Deconstructing the Root Cause: Deployment, Not Infrastructure
Amazon’s final statement to Business Insider was unequivocal: “We have resolved the issue, which was related to a software code deployment.” This distinction is paramount. The failure was not in the physical or cloud infrastructure—the servers, networks, or data centers—but in the logic of the application code itself that was pushed to production.
This immediately differentiates the event from the massive, ecosystem-crippling AWS outage in October 2025. That prior incident was traced to a DNS error in Amazon’s Virginia data center, a foundational infrastructure problem that cascaded to apps like Wordle, Slack, and Reddit. The March 2026 outage was an internal Amazon.com problem, isolated to its retail platform. This means third-party sellers using Amazon’s logistics or independent developers using AWS APIs were unaffected. The damage was contained within Amazon’s own storefront walls, but those walls encompass the primary customer journey.
The User Experience: More Than Just “The Site Was Slow”
User reports painted a precise picture of dysfunction. The issues weren’t generic timeouts; they were high-fidelity failures in the shopping flow:
- Incorrect or Fluctuating Prices: Product listings displayed dynamic, incorrect pricing, a severe trust and compliance issue that could trigger regulatory scrutiny.
- Checkout Process Breakdown: The “Place Your Order” button became a non-functional element, stranding committed buyers at the final hurdle.
- Payment Gateway Failures: Integrated payment processors, likely Amazon’s own system and linked bank/credit card networks, returned errors, preventing transaction finalization.
This level of failure erodes consumer confidence instantly. A user who encounters a price glitch may never return to that product page, fearing bait-and-switch tactics. A user stuck at payment may not just abandon the cart but question the security of their saved payment methods on the platform.

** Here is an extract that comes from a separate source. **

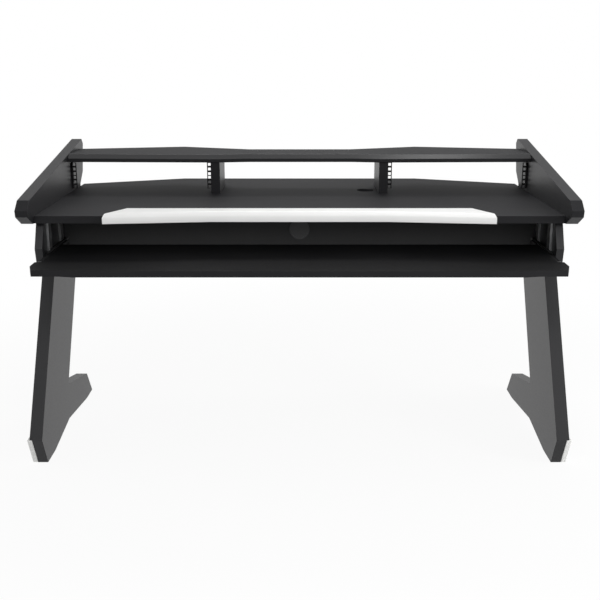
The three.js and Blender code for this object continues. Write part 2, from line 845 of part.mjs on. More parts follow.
const floorGlide = (place) => turned([
  [0, -glidePinLength],
  [glidePinRadius, -glidePinLength],
  [glidePinRadius, 0],
  [glideRadius, 0],
  [glideRadius, glideHeight - seatGap],
  [0, glideHeight - seatGap],
], [0, 0, -1], place, holeSides / 2);

function cheek(side) {
  const topZ = undersideZ - seatGap;
  const outline = [
    [cheekBottomFrontY, cheekBottomZ],
    [cheekBottomRearY, cheekBottomZ],
    [cheekTopRearY, topZ],
    [cheekTopFrontY, topZ],
    [cheekNoseY, undersideZ - cheekNoseDrop],
  ];
  return shaped(boardAt(side, outline, cheekInnerX, cheekThickness - seatGap), [
    ...drilled(backPanelDowels(side)),
    ...legBoltHoles(side),
    ...outerScrewHoles(side),
  ]);
}

// Back panel: its lower corners are cut away for the slides, and it has a grommet in the middle
const grommetPlace = [0, backPanelY - seatGap, grommetZ];
const grommetTubeRadius = grommetHoleRadius - seatGap;
const grommetBore = grommetTubeRadius - grommetWall;
const grommetCapThickness = grommetRim;
const grommetSeat = grommetRim - grommetCapThickness - seatGap;

function backPanel() {
  const notchX = trayHalf - slideNotchGap;
  const edgeX = cheekInnerX - seatGap;
  const outline = mirrored([
    [notchX, undersideZ - backPanelDrop],
    [notchX, backPanelNotchZ],
    [edgeX, backPanelNotchZ],
    [edgeX, undersideZ - seatGap],
  ]);
  const hole = rod(
    grommetHoleRadius,
    backPanelThickness * 2,
    [0, 1, 0],
    [0, backPanelMiddleY, grommetZ],
    holeSides,
  );
  return shaped(
    drawnSection(outline, backPanelY, backPanelThickness),
    [hole],
    sides.flatMap(([side]) => pegged(backPanelDowels(side))),
  );
}

const grommetRing = () => turned([
  [grommetBore, -backPanelThickness],
  [grommetTubeRadius, -backPanelThickness],
  [grommetTubeRadius, 0],
  [grommetRadius, 0],
  [grommetRadius, grommetRim],
  [grommetBore, grommetRim],
  [grommetBore, grommetSeat],
  [grommetBore - grommetLedge, grommetSeat],
  [grommetBore - grommetLedge, grommetSeat - grommetWall],
  [grommetBore, grommetSeat - grommetWall],
  [grommetBore, -backPanelThickness],
], [0, -1, 0], grommetPlace, holeSides);

const grommetCap = () => turned([
  [0, grommetSeat + seatGap],
  [grommetBore - seatGap, grommetSeat + seatGap],
  [grommetBore - seatGap, grommetRim],
  [0, grommetRim],
], [0, -1, 0], grommetPlace, holeSides);

// The desk
add('worktop', worktop(), blackLaminate());
add('armrest_pad', armrestPad(), whiteLeatherette());
add('armrest_board', shaped(
  flatBoard(inset(armrestOutline, armrestCover), undersideZ, armrestBoardThickness),
  armrestScrewHoles(),
), blackLacquer());
armrestPlateXs.forEach((x, i) => add(`armrest_plate_${i + 1}`, armrestPlate(x), zincSteel()));
add('bridge_shelf', bridgeShelf(), blackLaminate());
add('back_panel', backPanel(), blackLacquer());
add('grommet_ring', grommetRing(), blackPlastic());
add('grommet_cap', grommetCap(), blackPlastic());
add('keyboard_tray', keyboardTray(), blackLaminate());

for (const [side, word] of sides) {
  add(`side_panel_${word}`, sidePanel(side), blackLaminate());
  add(`leg_${word}`, leg(side), blackLaminate());
  add(`toe_plate_${word}`, boardAt(side, toePlateOutline, toePlateX, toePlateThickness), whiteLaminate());
  glidePlaces(side).forEach((place, i) =>
    add(`floor_glide_${['front', 'rear'][i]}_${word}`, floorGlide(place), blackPlastic()));
  add(`cheek_${word}`, cheek(side), blackLaminate());
  add(`upright_${word}`, upright(side), blackLaminate());
  legBoltPlaces.forEach((place, i) => add(`leg_bolt_${i + 1}_${word}`, legBolt(side, place), zincSteel()));
  add(`slide_outer_${word}`, slideOuter(side), blackSteel());
  add(`slide_inner_${word}`, slideInner(side), blackSteel());
  add(`slide_end_cap_${word}`, slideEndCap(side), blackPlastic());
  add(`ball_retainer_${word}`, ballRetainer(side), zincSteel());
  for (const [end, frontY] of bracketYs) {
    add(`slide_bracket_${end}_${word}`, slideBracket(side, frontY), zincSteel());
  }
}

for (const [word, wallX, inward] of railWalls) {
  add(`rack_rail_${word}`, rackRail(wallX, inward), blackSteel());
  railScrewPlaces(wallX, inward).forEach((place, i) =>
    add(`rail_screw_${['lower', 'upper'][i]}_${word}`, screw([inward, 0, 0], place), zincSteel()));
}

const desk = new THREE.Group();
desk.name = 'studio_desk';
desk.add(...pieces);

export default desk;
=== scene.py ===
import json
from math import pi, radians

import bpy
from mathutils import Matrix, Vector


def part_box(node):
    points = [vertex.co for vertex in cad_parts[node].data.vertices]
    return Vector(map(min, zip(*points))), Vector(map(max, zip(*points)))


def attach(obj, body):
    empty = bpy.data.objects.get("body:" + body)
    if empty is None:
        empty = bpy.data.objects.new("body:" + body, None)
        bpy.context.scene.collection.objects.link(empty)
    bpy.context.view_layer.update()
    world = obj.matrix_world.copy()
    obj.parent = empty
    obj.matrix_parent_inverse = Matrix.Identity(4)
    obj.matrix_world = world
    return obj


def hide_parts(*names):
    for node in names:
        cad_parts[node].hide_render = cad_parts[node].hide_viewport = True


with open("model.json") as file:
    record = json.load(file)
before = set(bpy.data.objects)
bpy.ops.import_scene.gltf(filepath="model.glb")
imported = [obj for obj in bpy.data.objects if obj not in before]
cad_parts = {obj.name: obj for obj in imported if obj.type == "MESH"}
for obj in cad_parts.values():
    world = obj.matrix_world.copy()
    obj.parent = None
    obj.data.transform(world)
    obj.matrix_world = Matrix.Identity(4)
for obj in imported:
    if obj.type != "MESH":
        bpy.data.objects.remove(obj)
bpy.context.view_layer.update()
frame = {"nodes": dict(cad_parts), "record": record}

bl_info = {
    "name": "Studio Desk",
    "version": (1, 0, 0),
    "blender": (4, 5, 0),
    "location": "View3D > Sidebar > Studio Desk",
    "description": "Finishes a studio desk with rack bays, a padded armrest and a sliding tray",
    "category": "Object",
}

MM = 0.001
NODES = frame["nodes"]
BODIES = frame["record"]["behaviour"]["bodies"]
BODY_OF = {node: body for body, nodes in BODIES.items() for node in nodes}
SLOT_OF = {part["node"]: part["material_slot"] for part in frame["record"]["subparts"]}
SIDES = ("left", "right")

# Meshes: how near two points are to be one, how flat two faces are to be one, what shades smooth
MERGE_GAP = 0.01 * MM
TOUCH = MERGE_GAP * 10
FLAT_ANGLE = radians(0.6)
SMOOTH_ANGLE = radians(38)
EASED_ANGLE = radians(25)
EASED_STEPS = 2
SLIDE_STEPS = 1

# Boards: the share of a face's normal that runs through the thickness, on its faces and slopes
AXIS_X = 0
AXIS_Z = 2
FACE_SHARE = 0.8
SLOPE_SHARE = 0.2

# Armrest: how level its top and bottom are, the steps and profile of its bevels, and its crown
LEVEL_SHARE = 0.999
BAND_STEPS = 8
BAND_PROFILE = 0.3
BACK_STEPS = 5
ROUND_PROFILE = 0.5
COVER_EDGE_STEPS = 3
COVER_EDGE_ANGLE = radians(35)
CROWN_SHARES = (0.5, 0.3, 0.2)
CROWN_INSET_SHARE = 0.7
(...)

Why This Matters: The Hidden Fragility of Mature Tech Platforms
For developers and engineers, this outage is a textbook case study in deployment risk management. Even a company with Amazon’s legendary operational excellence, which pioneers concepts like the “two-pizza team” and canary deployments, is not immune to a bad push. The fact that a code change could bring down the primary revenue stream for hours suggests a potential gap in:
- Automated Testing Scope: Did the test suite fully emulate the live production database state and load for the checkout sequence?
- Canary Analysis: Was the rollout to a small percentage of users checked for *transaction* success rate, not just server error rates?
- Circuit Breaker Implementation: Could the faulty code path have been automatically isolated once failure thresholds were crossed, restoring the previous stable version in minutes instead of hours?
For users and businesses alike, the lesson is one of platform monoculture risk. Amazon is not just a store; for millions, it is *the* store. When its core transaction function fails, a significant portion of online retail activity grinds to a halt. This creates systemic risk for small businesses reliant on Amazon sales and demonstrates how deeply woven a single platform can become into the global economic fabric.
The Resolution and Lingering Questions
By approximately 8 p.m. ET on March 5, Downdetector reports had subsided, and Amazon confirmed the issue was resolved. The statement described a rollback or fix to the problematic deployment. The immediate financial impact, while substantial for the hours lost, was finite. The reputational impact, however, is a longer-term variable.
Key questions remain unanswered by the initial report: Was this a front-end JavaScript bundle issue, a backend service API change, or a database schema alteration? What percentage of users was the code deployed to before the failure was detected? What specific safeguards failed? The answers would provide an invaluable playbook for every engineering team tasked with deploying code to a live, money-making system.
The outage serves as a stark reminder: in complex digital systems, the most dangerous threats are often internal, procedural, and human. The difference between a minor hiccup and a “major outage” can be a single line of code in a deployment package.